WSU Professor Clayton Crowe is Inland Empire Engineer of the Year

PULLMAN, Wash. — A Washington State University engineering teacher, Clayton Crowe, has been named “Engineer of the Year” for the Inland Empire Chapter of the American Society of Mechanical Engineers.
Crowe was chosen because of his lifetime achievement in mechanical engineering education and research, and his recent publishing of books about fluid mechanics, say the ASME officers.
He is a Fellow in ASME, and won its prestigious Fluids Engineering Award in 1995. He also received the 1996 Teaching Excellence Award from the WSU College of Engineering and Architecture. His field is mechanical engineering, his subject is fluid mechanics, and his expertise is multiphase flow with particles and droplets.
Crowe’s teaching repertoire includes plenty of humor, hands-on demonstrations and a bag of tricks to illustrate physical principles: soap bubbles, BBs, a rubber-band airplane, a windmill, a toy rocket motor, a card-pin-and-spool experiment, and a 16-ounce funnel with restricted mouth are right next to his desk.
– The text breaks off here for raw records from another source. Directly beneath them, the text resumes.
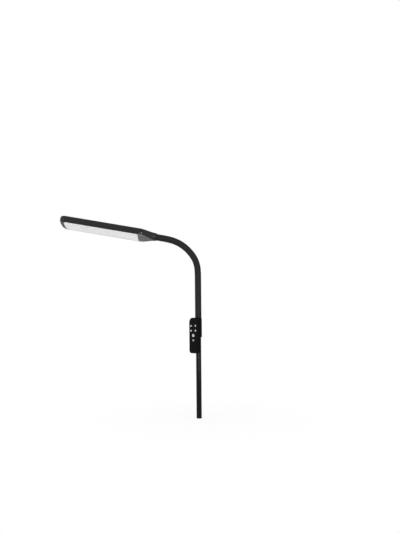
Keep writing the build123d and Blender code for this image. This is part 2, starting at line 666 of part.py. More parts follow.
OUTER = head_form(0, 0)
CAVITY = head_form(THROAT_DEPTH + BULKHEAD + POCKET_STEP, HEAD_WALL)
REFLECTOR_FOOT = CAVITY_BOTTOM + DIFFUSER_FLANGE_THICK
HEAT_PLATE_TOP = LED_BOARD_LEVEL + LED_BOARD_THICK + HEAT_PLATE_THICK
DRIVER_TOP = DRIVER_LEVEL + BOARD_THICK

with BuildPart() as head_top_shell:
    add(OUTER)
    add(CAVITY, mode=Mode.SUBTRACT)
    throat_bores()
    with BuildSketch(HEAD.offset(CAVITY_TOP)):
        discs(LIGHT_SCREWS, BOSS_D)
    extrude(amount=HEAT_PLATE_TOP - CAVITY_TOP)
    with BuildSketch(HEAD.offset(DRIVER_TOP)):
        discs(DRIVER_SCREWS, POST_D)
    extrude(amount=HEAD_TOP - MOUTH_LIP - DRIVER_TOP)
    with BuildSketch(HEAD.offset(DRIVER_TOP)):
        discs(DRIVER_SCREWS, BOARD_SCREW_D + 2 * THREAD_GAP)
    extrude(amount=HEAD_TOP - HEAD_WALL - DRIVER_TOP, mode=Mode.SUBTRACT)
    with BuildSketch(HEAD.offset(HEAT_PLATE_TOP)):
        discs(LIGHT_SCREWS, BOARD_SCREW_D + 2 * THREAD_GAP)
    extrude(amount=CAVITY_TOP + BLIND_REACH - HEAT_PLATE_TOP, mode=Mode.SUBTRACT)
    split(bisect_by=HEAD.offset(HEAD_SEAM), keep=Keep.TOP)
save("head_top_shell", head_top_shell.part)

with BuildPart() as head_bezel:
    add(OUTER)
    add(CAVITY, mode=Mode.SUBTRACT)
    split(bisect_by=HEAD.offset(HEAD_SEAM), keep=Keep.BOTTOM)
    throat_bores()
    with BuildSketch(HEAD.offset(HEAD_SEAM - SEAM_TONGUE)):
        bar_outline(HEAD_WALL - TONGUE_ROOT, TONGUE_START)
    extrude(amount=SEAM_TONGUE)
    with BuildSketch(HEAD.offset(HEAD_SEAM)):
        bar_outline(HEAD_WALL + SEAM_GAP, TONGUE_START)
    extrude(amount=SEAM_TONGUE)
    with BuildSketch(HEAD.offset(HEAD_SEAM - SEAM_TONGUE)):
        bar_outline(HEAD_WALL + TONGUE_WALL, TONGUE_START + TONGUE_WALL)
    extrude(amount=2 * SEAM_TONGUE, mode=Mode.SUBTRACT)
    with BuildSketch(HEAD.offset(HEAD_BOTTOM)):
        light_outline(FIT_GAP, DIFFUSER_HEEL)
    extrude(amount=HEAD_WALL, mode=Mode.SUBTRACT)
    with BuildSketch(HEAD.offset(HEAD_BOTTOM)):
        discs(vent_places(), VENT_D)
    extrude(amount=HEAD_WALL, mode=Mode.SUBTRACT)
save("head_bezel", head_bezel.part)

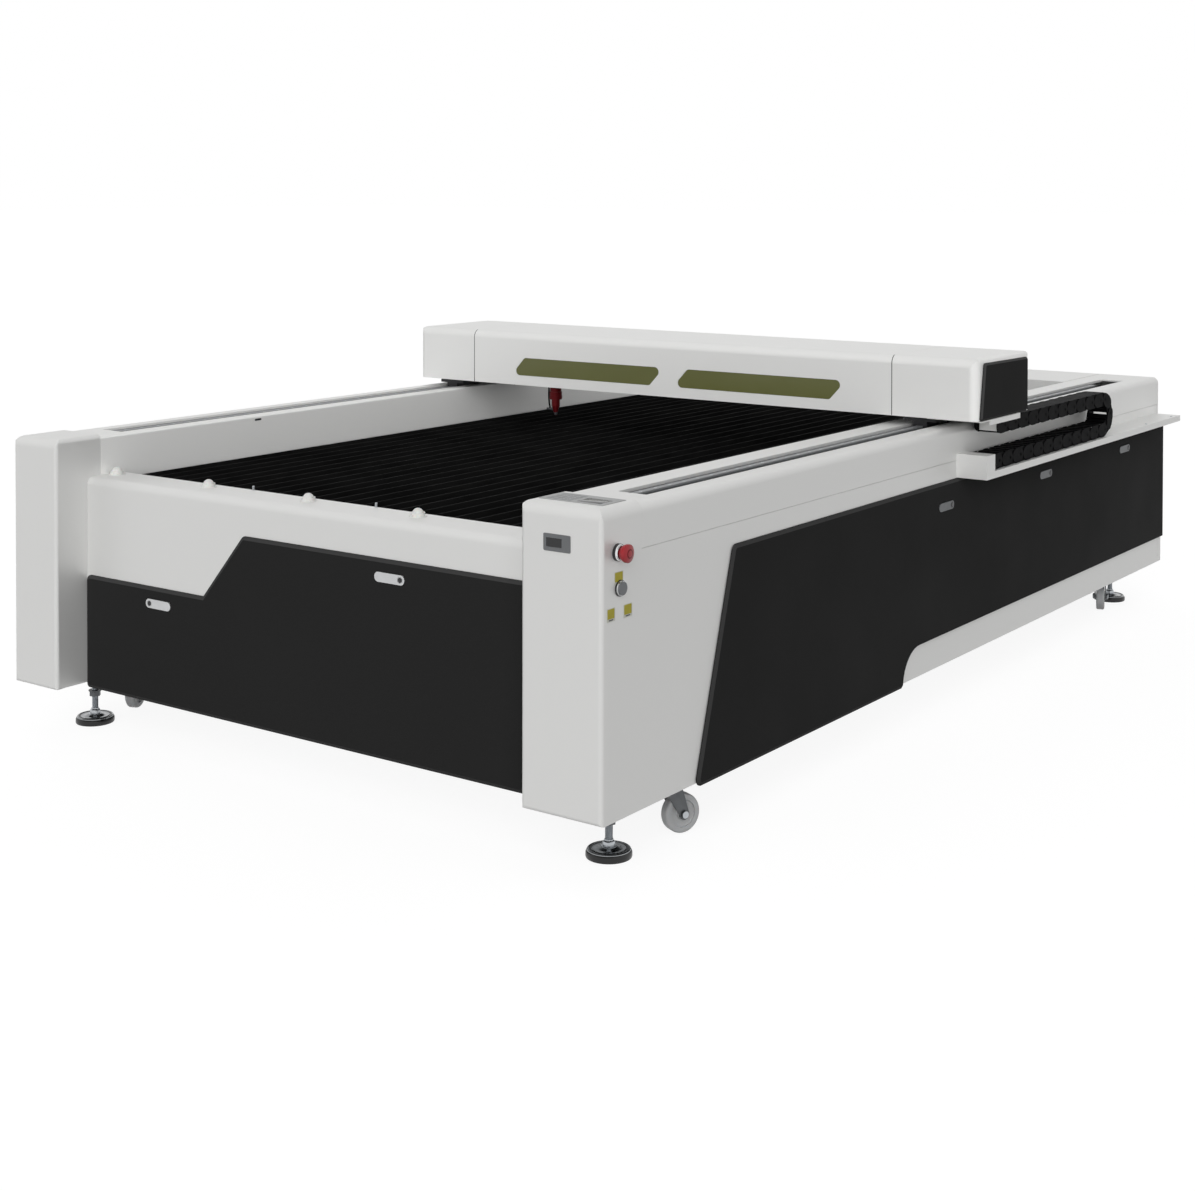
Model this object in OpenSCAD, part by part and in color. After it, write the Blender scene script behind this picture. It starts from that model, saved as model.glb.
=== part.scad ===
// Flatbed laser cutting machine: a sheet-metal body on feet and casters,
// a slatted bed between two rail housings, and a gantry that carries the
// laser tube and the cutting head over the bed.
// Millimetres. +X is to the operator's right, +Y runs from the front to the
// rear and +Z is up. The pieces are drawn from the floor up and from the
// fronts of the posts back, and placed() puts the origin on the floor, under
// the middle of the overall box.

/* [Body] */
// Width over the two front posts
body_w = 2000; // [1800:10:2400]
// Length from the posts' fronts to the rear sheet
body_l = 3490; // [3100:10:4200]
// Height of the gap between the floor and the body
floor_gap = 137; // [125:1:150]
// Height of the posts' tops above the floor
post_top = 817; // [790:1:960]
// Thickness of the covers' sheet
sheet_t = 3; // [2:0.5:4]

/* [Posts and rail housings] */
// Width of the left post and rail housing
left_w = 180; // [170:1:230]
// Width of the right post and rail housing
right_w = 220; // [200:1:260]
// Depth of the posts' tops, up to the rail housings
post_d = 150; // [120:1:200]
// How far the rail housings lie under the posts' tops
post_step = 7; // [4:1:20]
// Radius of the posts' top edges
post_r = 26; // [12:1:40]
// Radius of the posts' bottom edges
post_foot_r = 9; // [4:1:14]
// Distance of each rail channel from the middle of the machine, from its side
rail_inset = 100; // [96:1:110]
// Width of the rail channels
channel_w = 80; // [76:1:90]
// Y where the rail channels start
channel_y = 255; // [240:1:300]

/* [Bed] */
// Depth of the bed under the rail housings' tops
bed_depth = 112; // [90:1:160]
// Height of the bed bars
slat_h = 45; // [30:1:70]
// Thickness of the bed bars
slat_t = 6; // [3:0.5:10]
// Pitch of the bed bars
slat_pitch = 60; // [40:1:90]
// Number of bars across the bed that carry the others
cross_n = 6; // [4:1:9]

/* [Front] */
// Setback of the front beam behind the posts' fronts
beam_y = 104; // [80:1:140]
// Height of the front beam over the bed bars
beam_lip = 7; // [2:1:20]
// Depth of the front beam's top
beam_d = 124; // [90:1:160]
// How far the dark panels stand out of the sheets behind them
panel_proud = 8; // [6:0.5:14]
// Width of the slant edge of the dark panels
panel_edge = 9; // [4:0.5:12]

/* [Gantry] */
// Where the front of the gantry stands at rest
gantry_y = 1697; // [1500:1:1900]
// Depth of the gantry's cover
gantry_d = 362; // [340:1:420]
// Height of the gantry's cover
gantry_h = 178; // [170:1:240]
// Gap between the rail housings and the gantry's cover
gantry_gap = 25; // [20:1:40]
// How far the gantry's cover reaches past the body on the left
gantry_left = 14; // [5:1:60]
// How far it reaches past the body on the right
gantry_right = 85; // [60:1:88]
// Travel of the gantry towards the front
travel_front = 1450; // [1000:10:1450]
// Travel of the gantry towards the rear
travel_rear = 1050; // [500:10:1050]
// Where the cutting head stands along the gantry at rest
head_x = -485; // [-600:1:600]

/* [Cable chain] */
// Width of the chain's shelf beside the body
tray_w = 95; // [90:1:120]
// Width of the chain
chain_w = 72; // [60:1:80]
// Height of a link
link_h = 44; // [36:1:48]
// Bending radius of the chain, to its pins
chain_r = 50; // [46:1:60]

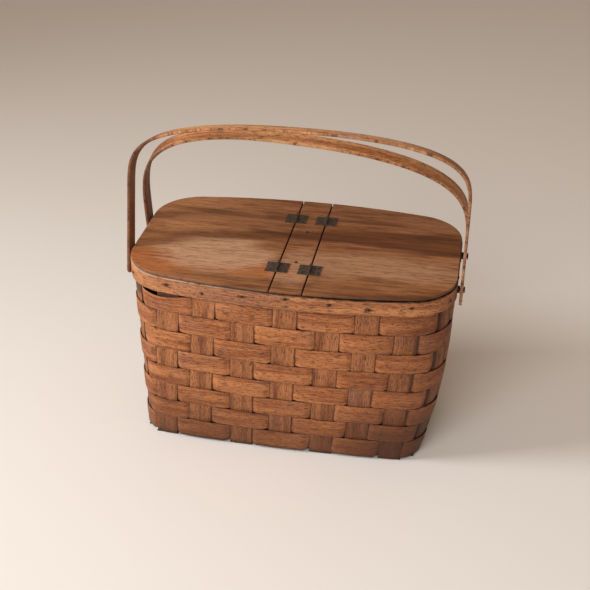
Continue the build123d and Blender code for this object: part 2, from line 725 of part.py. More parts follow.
def washer_face():
    """X of the inner hoop's inner face at the ends of the basket."""
    return LID_LENGTH / 2 - WALL_INSET - STAKE_THICKNESS / 2 - RIM_CLEARANCE - INNER_RIM_THICKNESS


def washer(radius, low, high, side, y):
    """Washer on a rivet, between two distances from the middle of the basket."""
    seat = RIVET_RADIUS + RIVET_SEAT_CLEARANCE
    ring = Cylinder(radius, high - low) - Cylinder(seat, high - low)
    return aimed(ring, Vector(side * (low + high) / 2, y, RIVET_Z), Vector(side, 0, 0))


def rivet_holes():
    """Holes for all four rivets, through both hoops."""
    radius = RIVET_RADIUS + RIVET_SEAT_CLEARANCE
    rod = Cylinder(radius, 2 * HANDLE_HALF_SPAN, rotation=(0, 90, 0))
    return [Pos(0, y, RIVET_Z) * rod for y in (-RIVET_Y, RIVET_Y)]


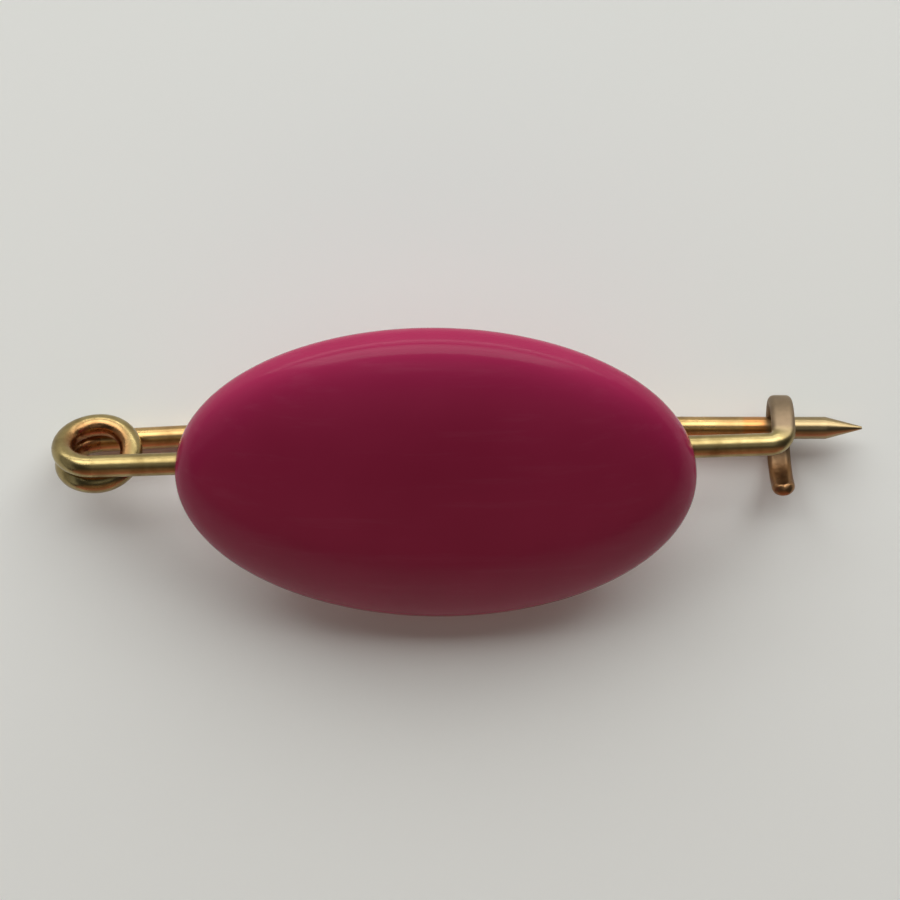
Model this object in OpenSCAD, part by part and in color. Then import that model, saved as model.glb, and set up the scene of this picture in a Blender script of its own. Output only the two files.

His knack of turning the technically abstract into essential and laughable ideas saves many a student from being sucked into the vortex of oblivion.
“Fluid flow is part of our everyday lives,” says the master, “when we turn on the kitchen faucet, drive a car, or get high blood pressure!”
His “multiphase flow with particles and droplets” specialty — about which he has just published a graduate-level tome — applies to such systems as fire sprinklers, spray painting, drying foods, processing powdered milk and detergents, and efficient air-circulation systems or rocket engines.
On the 64-year-old’s office door, which always is open, is posted: “Old age and trickery will overcome youth and ambition.” Displayed outside are cartoons — many of which are caricatures of Crowe drawn by his cartoonist son, Chad. The Red Skelton hair, nerd pencil pocket and lower jaw thrust are unmistakably “Crowish.”
Crowe admits he’ll go to almost any length to gain the interest of students, from assigning a “Student for the Day,” to awarding pizza or t-shirts to contest winners, to captivating them with stories and showing visuals and experiments, to randomly engaging them in class dialogue — especially when he notices one drifting.
He earned his bachelor’s degree in 1956 from the University of Washington, his master’s in 1957 from the Massachusetts Institute of Technology, and his doctorate in 1962 from the University of Michigan. He’s been teaching at WSU for 30+ years and has an international reputation for establishing standards in his field, such as “Crowe’s Drag Law” in the rocket industry, the trajectory approach to gas-droplet flow, and design applications for spray drying and other process equipment.
A textbook he co-authored with WSU colleague John Roberson now is in its sixth edition, and has laid the foundations for more than 140,000 engineering students over the past two decades. It’s the second most popular book of its kind in the U.S.
“We just believe Professor Crowe is about as respected in his field as engineers come,” said Jed Dennler, chair of the IE ASME chapter. “He published the graduate-level book about multi-phase flow this year, and the undergraduate text a year ago, is active with the student ASME group, interfaces with industry continually, and is well-thought of by students.”